WHAT YOU WILL DO → Take all the material and copy it exactly.

RECORDED DATA →
== == ==
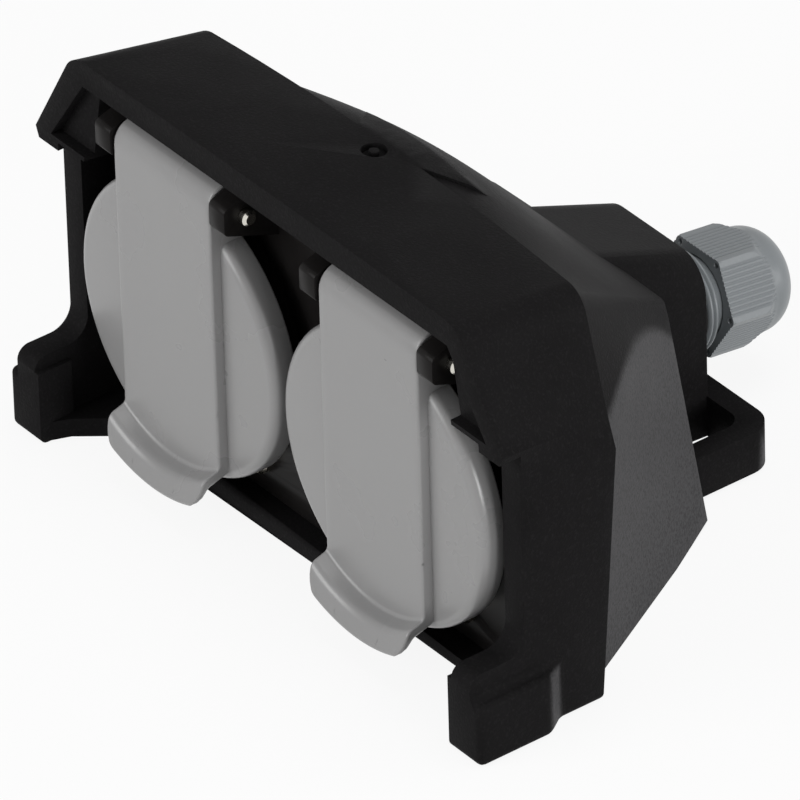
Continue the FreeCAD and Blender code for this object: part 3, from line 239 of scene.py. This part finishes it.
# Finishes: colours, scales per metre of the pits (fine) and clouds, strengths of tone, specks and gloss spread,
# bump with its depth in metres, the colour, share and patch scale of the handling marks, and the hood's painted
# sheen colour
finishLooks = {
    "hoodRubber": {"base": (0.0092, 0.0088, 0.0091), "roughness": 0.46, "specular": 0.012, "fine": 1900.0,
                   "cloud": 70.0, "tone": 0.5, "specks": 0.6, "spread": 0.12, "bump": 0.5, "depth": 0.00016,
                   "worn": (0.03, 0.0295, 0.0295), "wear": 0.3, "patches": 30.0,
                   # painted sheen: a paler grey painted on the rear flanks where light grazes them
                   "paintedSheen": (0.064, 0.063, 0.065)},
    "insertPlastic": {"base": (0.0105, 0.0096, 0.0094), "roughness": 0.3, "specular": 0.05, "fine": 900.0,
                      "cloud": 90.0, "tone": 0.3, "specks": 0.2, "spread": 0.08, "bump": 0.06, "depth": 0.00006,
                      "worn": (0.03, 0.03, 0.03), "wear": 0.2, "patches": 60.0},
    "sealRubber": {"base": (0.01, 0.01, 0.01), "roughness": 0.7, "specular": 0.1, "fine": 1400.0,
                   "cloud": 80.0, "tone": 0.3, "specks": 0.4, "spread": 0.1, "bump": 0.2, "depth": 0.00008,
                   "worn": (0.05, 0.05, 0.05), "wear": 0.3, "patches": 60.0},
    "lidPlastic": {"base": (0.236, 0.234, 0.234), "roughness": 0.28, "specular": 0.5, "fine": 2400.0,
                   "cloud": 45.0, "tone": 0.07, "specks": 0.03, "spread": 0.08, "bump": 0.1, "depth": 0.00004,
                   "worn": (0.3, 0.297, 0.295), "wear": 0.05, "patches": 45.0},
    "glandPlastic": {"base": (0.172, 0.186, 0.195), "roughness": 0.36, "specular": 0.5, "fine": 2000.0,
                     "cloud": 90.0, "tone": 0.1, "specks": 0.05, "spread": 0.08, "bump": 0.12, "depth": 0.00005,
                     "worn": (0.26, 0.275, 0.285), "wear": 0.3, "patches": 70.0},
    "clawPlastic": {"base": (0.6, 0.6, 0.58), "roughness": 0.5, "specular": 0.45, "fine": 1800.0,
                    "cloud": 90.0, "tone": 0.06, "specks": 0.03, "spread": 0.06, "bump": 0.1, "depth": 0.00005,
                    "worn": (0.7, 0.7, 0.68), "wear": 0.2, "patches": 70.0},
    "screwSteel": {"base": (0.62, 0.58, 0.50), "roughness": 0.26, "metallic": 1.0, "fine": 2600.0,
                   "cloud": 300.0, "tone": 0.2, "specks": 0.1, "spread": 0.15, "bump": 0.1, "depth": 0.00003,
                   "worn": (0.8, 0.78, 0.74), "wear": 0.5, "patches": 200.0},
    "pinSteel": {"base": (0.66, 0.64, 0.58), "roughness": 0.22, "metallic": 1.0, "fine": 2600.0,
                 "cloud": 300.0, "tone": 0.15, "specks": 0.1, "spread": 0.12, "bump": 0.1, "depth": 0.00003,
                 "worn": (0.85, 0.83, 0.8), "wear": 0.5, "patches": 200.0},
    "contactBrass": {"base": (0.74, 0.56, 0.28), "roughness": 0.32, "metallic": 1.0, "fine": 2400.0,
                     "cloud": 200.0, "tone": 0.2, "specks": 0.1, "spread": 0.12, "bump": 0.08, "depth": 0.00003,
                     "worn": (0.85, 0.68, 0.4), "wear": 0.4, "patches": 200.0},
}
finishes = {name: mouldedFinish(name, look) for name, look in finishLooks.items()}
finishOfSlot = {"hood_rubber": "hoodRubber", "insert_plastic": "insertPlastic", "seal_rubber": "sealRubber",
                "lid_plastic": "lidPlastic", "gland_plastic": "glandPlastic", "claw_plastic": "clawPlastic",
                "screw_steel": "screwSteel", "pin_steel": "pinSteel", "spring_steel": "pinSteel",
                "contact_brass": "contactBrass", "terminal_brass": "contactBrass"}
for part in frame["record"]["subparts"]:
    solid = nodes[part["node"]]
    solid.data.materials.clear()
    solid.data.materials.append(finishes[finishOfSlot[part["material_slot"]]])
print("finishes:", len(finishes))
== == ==
TASK OUTPUT →
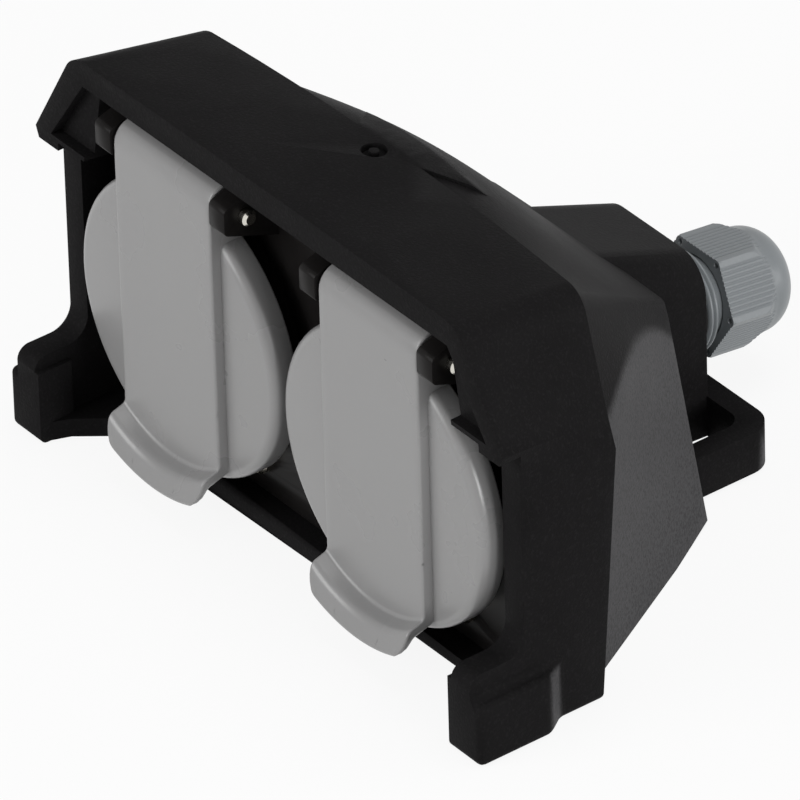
Continue the FreeCAD and Blender code for this object: part 3, from line 239 of scene.py. This part finishes it.
# Finishes: colours, scales per metre of the pits (fine) and clouds, strengths of tone, specks and gloss spread,
# bump with its depth in metres, the colour, share and patch scale of the handling marks, and the hood's painted
# sheen colour
finishLooks = {
    "hoodRubber": {"base": (0.0092, 0.0088, 0.0091), "roughness": 0.46, "specular": 0.012, "fine": 1900.0,
                   "cloud": 70.0, "tone": 0.5, "specks": 0.6, "spread": 0.12, "bump": 0.5, "depth": 0.00016,
                   "worn": (0.03, 0.0295, 0.0295), "wear": 0.3, "patches": 30.0,
                   # painted sheen: a paler grey painted on the rear flanks where light grazes them
                   "paintedSheen": (0.064, 0.063, 0.065)},
    "insertPlastic": {"base": (0.0105, 0.0096, 0.0094), "roughness": 0.3, "specular": 0.05, "fine": 900.0,
                      "cloud": 90.0, "tone": 0.3, "specks": 0.2, "spread": 0.08, "bump": 0.06, "depth": 0.00006,
                      "worn": (0.03, 0.03, 0.03), "wear": 0.2, "patches": 60.0},
    "sealRubber": {"base": (0.01, 0.01, 0.01), "roughness": 0.7, "specular": 0.1, "fine": 1400.0,
                   "cloud": 80.0, "tone": 0.3, "specks": 0.4, "spread": 0.1, "bump": 0.2, "depth": 0.00008,
                   "worn": (0.05, 0.05, 0.05), "wear": 0.3, "patches": 60.0},
    "lidPlastic": {"base": (0.236, 0.234, 0.234), "roughness": 0.28, "specular": 0.5, "fine": 2400.0,
                   "cloud": 45.0, "tone": 0.07, "specks": 0.03, "spread": 0.08, "bump": 0.1, "depth": 0.00004,
                   "worn": (0.3, 0.297, 0.295), "wear": 0.05, "patches": 45.0},
    "glandPlastic": {"base": (0.172, 0.186, 0.195), "roughness": 0.36, "specular": 0.5, "fine": 2000.0,
                     "cloud": 90.0, "tone": 0.1, "specks": 0.05, "spread": 0.08, "bump": 0.12, "depth": 0.00005,
                     "worn": (0.26, 0.275, 0.285), "wear": 0.3, "patches": 70.0},
    "clawPlastic": {"base": (0.6, 0.6, 0.58), "roughness": 0.5, "specular": 0.45, "fine": 1800.0,
                    "cloud": 90.0, "tone": 0.06, "specks": 0.03, "spread": 0.06, "bump": 0.1, "depth": 0.00005,
                    "worn": (0.7, 0.7, 0.68), "wear": 0.2, "patches": 70.0},
    "screwSteel": {"base": (0.62, 0.58, 0.50), "roughness": 0.26, "metallic": 1.0, "fine": 2600.0,
                   "cloud": 300.0, "tone": 0.2, "specks": 0.1, "spread": 0.15, "bump": 0.1, "depth": 0.00003,
                   "worn": (0.8, 0.78, 0.74), "wear": 0.5, "patches": 200.0},
    "pinSteel": {"base": (0.66, 0.64, 0.58), "roughness": 0.22, "metallic": 1.0, "fine": 2600.0,
                 "cloud": 300.0, "tone": 0.15, "specks": 0.1, "spread": 0.12, "bump": 0.1, "depth": 0.00003,
                 "worn": (0.85, 0.83, 0.8), "wear": 0.5, "patches": 200.0},
    "contactBrass": {"base": (0.74, 0.56, 0.28), "roughness": 0.32, "metallic": 1.0, "fine": 2400.0,
                     "cloud": 200.0, "tone": 0.2, "specks": 0.1, "spread": 0.12, "bump": 0.08, "depth": 0.00003,
                     "worn": (0.85, 0.68, 0.4), "wear": 0.4, "patches": 200.0},
}
finishes = {name: mouldedFinish(name, look) for name, look in finishLooks.items()}
finishOfSlot = {"hood_rubber": "hoodRubber", "insert_plastic": "insertPlastic", "seal_rubber": "sealRubber",
                "lid_plastic": "lidPlastic", "gland_plastic": "glandPlastic", "claw_plastic": "clawPlastic",
                "screw_steel": "screwSteel", "pin_steel": "pinSteel", "spring_steel": "pinSteel",
                "contact_brass": "contactBrass", "terminal_brass": "contactBrass"}
for part in frame["record"]["subparts"]:
    solid = nodes[part["node"]]
    solid.data.materials.clear()
    solid.data.materials.append(finishes[finishOfSlot[part["material_slot"]]])
print("finishes:", len(finishes))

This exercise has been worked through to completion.